Electronic structures and optical properties of Mn-doped LiCaN new diluted magnetic semiconductors

Abstract

Using the first-principle density functional theory based on the full potential linearized augmented plane wave method, the geometric structures of new diluted magnetic semiconductor Li1± y (Ca1− x Mn x )N ( x =0, 0.125; y =0, 0.125) were optimized. The electronic structures and optical properties were calculated and discussed in detail. The results show that the magnetic and electrical properties of the doped system can be separately regulated by Mn doping and Li off-stoichiometry. When Mn doped in the system, the electrons of the Mn 3d split into triply degenerate t 2g and double degenerate e g energy levels. Meanwhile, the Mn 3d states hybridize with Ca 4s and N 2p states, leads to the systems display half-metallic ferromagnetism. In Li excess and insufficient compounds, the band gaps and magnetic moments decrease, while the Curie temperature and electrical conductivity increase, and they exhibit 100% spin injection.

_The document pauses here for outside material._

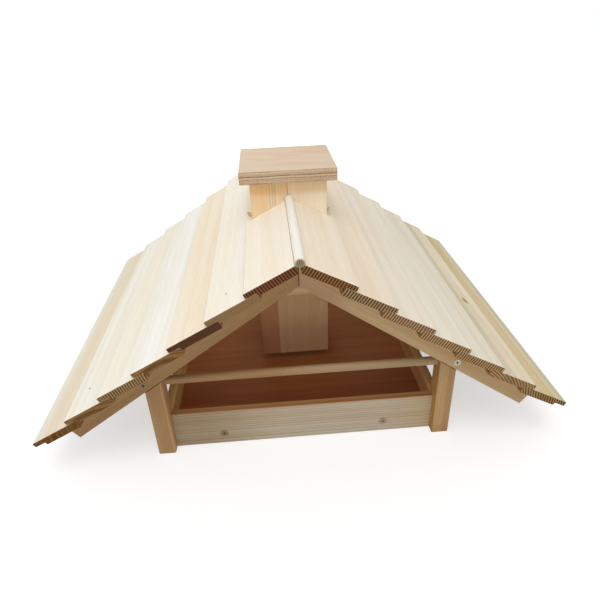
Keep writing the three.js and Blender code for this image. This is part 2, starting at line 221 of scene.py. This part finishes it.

In addition, the half-metallicity of Li insufficient system enhances significantly. In Li excess compound, Jahn-Teller effect leads to the highest Curie temperature and the lowest formation energy. Comparing optical properties indicates that the imaginary part of dielectric function, complex refractive index function, optical absorption function and the imaginary part of photoconductivity are all affected by Li stoichiometry. The energy loss functions of the doped systems show obvious blue-shift effect and much stronger plasma resonant frequency, and the oscillating range of plasma is wider in Li excess and insufficient compounds.